Unlike Lester, Felix Doubront is struggling this year. His numbers are fairly ugly regardless of how you split them up, but they are a little less repugnant when he throws to Ross. In 20 2/3 innings with Pierzynski, Doubront has a 5.23 ERA, a strikeout-to-walk rate of just 1.2 and 873 OPS. With Ross his ERA is 4.96, his K/BB rate is 2.4 and his OPS is 746 over 14 2/3 innings. It isn't a massive divide given the sample size, but if a change in catcher could potentially turn the average Doubront opponent from Andrew McCutchen into Chris Young, it's probably worth a shot.

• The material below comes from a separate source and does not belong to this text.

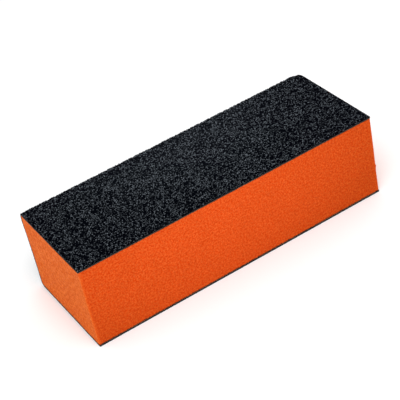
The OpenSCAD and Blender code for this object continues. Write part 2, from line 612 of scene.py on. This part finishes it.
def grit_material():
    """Black silicon carbide grains under a thin resin skin, with black gaps between them that also carry
    painted shade, and a painted sheen near the top's back edge.
    """
    g = Graph("black_grit", specular_ior_level=0.01)
    tone = g.attribute("tone")
    broad = g.noise(16 * MM, detail=2.0)
    flake = g.noise(0.12 * MM)
    grain = g.mix(tone, srgb(1, 2, 6), srgb(112, 119, 126))
    grain = g.mix(g.span(flake, 0.35, 0.65, 0.0, 0.3), grain, srgb(36, 40, 46))
    away = g.distance(SHEEN_PLACE, (1, 1.3, 1))
    # painted sheen and shade: more grain colour near that place, more black between the grains away from it
    rise_and_sheen = g.maths("ADD", g.attribute("rise"), g.span(away, 5 * MM, 50 * MM, 0.04, -0.13))
    # black in the low places: the resin between the grains, and painted shade in the gaps
    colour = g.mix(g.span(rise_and_sheen, 0.4, 0.75), srgb(0, 1, 6), grain)
    colour = g.mix(g.span(broad, 0.3, 0.7, 0.0, 0.15), colour, srgb(10, 11, 14))
    # painted sheen: a pale haze near that place
    colour = g.mix(g.span(away, 5 * MM, 40 * MM, 0.1, 0.0), colour, srgb(48, 54, 60))
    g.shade("Base Color", colour)
    worn = g.span(tone, 0.0, 1.0, 0.62, 0.36)
    g.shade("Roughness", g.maths("ADD", worn, g.span(flake, 0.3, 0.7, -0.08, 0.08)))
    g.shade("Normal", g.bump(flake, 0.03 * MM, 0.5))
    return g.material


def layered_material(name, low, high, size, stretch, roughness):
    """A thin layer's material: two tones in streaks or clouds, with a matching bump."""
    g = Graph(name)
    clouds = g.noise(size, stretch=stretch)
    g.shade("Base Color", g.mix(g.span(clouds, 0.3, 0.7), low, high))
    g.shade("Roughness", g.span(clouds, 0.3, 0.7, *roughness))
    g.shade("Normal", g.bump(clouds, 0.02 * MM, 0.5))
    return g.material


# ---------------------------------------------------------------- the object
def make_layers():
    """The three thin layers of the sheet, each with its CAD node and the record's slot."""
    streaks, clouds = (1, 1, 5), (1, 1, 1)
    dull, satin = (0.75, 0.9), (0.3, 0.5)
    paper = layered_material("backing_paper", srgb(9, 9, 11), srgb(21, 20, 20), 0.2 * MM, streaks, dull)
    resin = layered_material("resin", srgb(8, 8, 10), srgb(20, 21, 24), 0.15 * MM, clouds, satin)
    glue = layered_material("adhesive", srgb(150, 84, 40), srgb(196, 122, 66), 0.4 * MM, clouds, satin)
    glue_film = layer_piece("glue_film", FILM_DEPTH, FOAM_DEPTH, CUT_RAGGED, glue)
    backing = layer_piece("paper_backing", BACKING_DEPTH, FILM_DEPTH, PAPER_RAGGED, paper)
    bond = layer_piece("bond_coat", BOND_DEPTH, BACKING_DEPTH, CUT_RAGGED, resin)
    return [
        (glue_film, "adhesive_film", "adhesive"),
        (backing, "backing_sheet", "backing_paper"),
        (bond, "resin_bond", "resin"),
    ]


def make_coats():
    """The coat of grains on each working face, with its CAD node and the record's slot."""
    grit = grit_material()
    faces = (("top", 0, TOP_END), ("back", TOP_END, BACK_END), ("bottom", BACK_END, WAY_ROUND))
    coats = []
    for index, (face, low_way, high_way) in enumerate(faces):
        coat = coat_piece(f"grit_{face}", COAT_SEED + index, low_way, high_way, grit)
        coats.append((coat, f"abrasive_{face}", "black_grit"))
    return coats


def build_block():
    """Makes every piece of the block, each in place of its CAD node."""
    foam = foam_piece(foam_material())
    layers = make_layers()
    for piece, node, slot in [(foam, "foam_core", "orange_foam"), *layers, *make_coats()]:
        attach(piece, "root")
        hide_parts(node)


# ---------------------------------------------------------------- the studio
MIDDLE = (CAD_LOW + CAD_HIGH) / 2
BLOCK_LENGTH = 2 * HALF_LENGTH
CAMERA_LENS = 118.3
CAMERA_FROM = (-24.91, 35.82)  # azimuth and elevation, in degrees
CAMERA_ROLL = -12.7
CAMERA_AIM = MIDDLE + Vector((-0.815, 0.756, 0.601)) * MM
CAMERA_DISTANCE = 3.919 * BLOCK_LENGTH
CLIP_START = 10 * MM
FLOOR_HALF = 20 * BLOCK_LENGTH
WORLD_STRENGTH = 0.85


def direction(azimuth, elevation):
    """The way from the block towards a viewer or a light. Azimuth 0 is in front, and 90 at +X."""
    a, e = math.radians(azimuth), math.radians(elevation)
    return Vector((math.sin(a) * math.cos(e), -math.cos(a) * math.cos(e), math.sin(e)))


def place_camera():
    """The camera, looking down on the front and the left end, and tilted so that the block runs uphill."""
    data = bpy.data.cameras.new("camera")
    data.lens = CAMERA_LENS
    camera = bpy.data.objects.new("camera", data)
    bpy.context.scene.collection.objects.link(camera)
    back = direction(*CAMERA_FROM)
    camera.location = CAMERA_AIM + back * CAMERA_DISTANCE
    camera.rotation_mode = "QUATERNION"
    roll = Quaternion((0, 0, 1), math.radians(CAMERA_ROLL))
    camera.rotation_quaternion = (-back).to_track_quat("-Z", "Y") @ roll
    data.clip_start = CLIP_START
    bpy.context.scene.camera = camera


def place_softbox(name, azimuth, elevation, distance, size, power):
    """A square area light that faces the block, in degrees, metres and watts."""
    data = bpy.data.lights.new(name, "AREA")
    data.size = size
    data.energy = power
    light = bpy.data.objects.new(name, data)
    bpy.context.scene.collection.objects.link(light)
    towards = direction(azimuth, elevation)
    light.location = MIDDLE + towards * distance
    light.rotation_mode = "QUATERNION"
    light.rotation_quaternion = (-towards).to_track_quat("-Z", "Y")


def place_floor():
    """A wide, pale floor."""
    turns = ((-1, -1), (1, -1), (1, 1), (-1, 1))
    corners = [(x * FLOOR_HALF, y * FLOOR_HALF, 0) for x, y in turns]
    mesh = bpy.data.meshes.new("floor")
    mesh.from_pydata(corners, [], [(0, 1, 2, 3)])
    g = Graph("floor", specular_ior_level=0.1, roughness=0.9)
    g.shade("Base Color", g.mix(g.noise(60 * MM), srgb(250, 250, 250), srgb(253, 253, 253)))
    mesh.materials.append(g.material)
    floor = bpy.data.objects.new("floor", mesh)
    bpy.context.scene.collection.objects.link(floor)


def place_studio():
    place_camera()
    place_floor()
    place_softbox("key_light", azimuth=-25, elevation=55, distance=0.8, size=0.6, power=2.2)
    place_softbox("near_light", azimuth=-20, elevation=60, distance=0.25, size=0.12, power=0.13)
    world = bpy.data.worlds.new("studio")
    world.use_nodes = True
    background = world.node_tree.nodes["Background"]
    background.inputs["Color"].default_value = (1, 1, 1, 1)
    background.inputs["Strength"].default_value = WORLD_STRENGTH
    bpy.context.scene.world = world
    bpy.context.scene.view_settings.view_transform = "Standard"


place_studio()
build_block()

Doubront employs a very similar repertoire to Lester and, like the Sox ace, he focuses his cutter to the area that sits low and in for righties. His velocity is not at the same level as Lester and his control is not going to suddenly match Lester's no matter who is behind the plate, but the key similarity between the two southpaws is their success when they locate below the zone:
Doubront's results are not as good as Lester's (obviously), but getting him more strikes below the zone would play to his strengths in a similar way. The other Sox starting pitchers have success when they work low in the zone as well, but Clay Buchholz gets his best results at the inside and outside edges of the zone where Pierzynski is better at framing and Jake Peavy has been strong working thus far exclusively with his former White Sox teammate Pierzynski. If Ross were to catch both lefties exclusively, that would give him approximately 68 games this season, which would be a reasonable number for a veteran backup. Quirks in the schedule like rain delays, doubleheaders and day games after night games probably won't allow for strict adherence to this battery plan, but matching Ross to the two lefties as much as possible would be an excellent strategy for the Red Sox to implement going forward.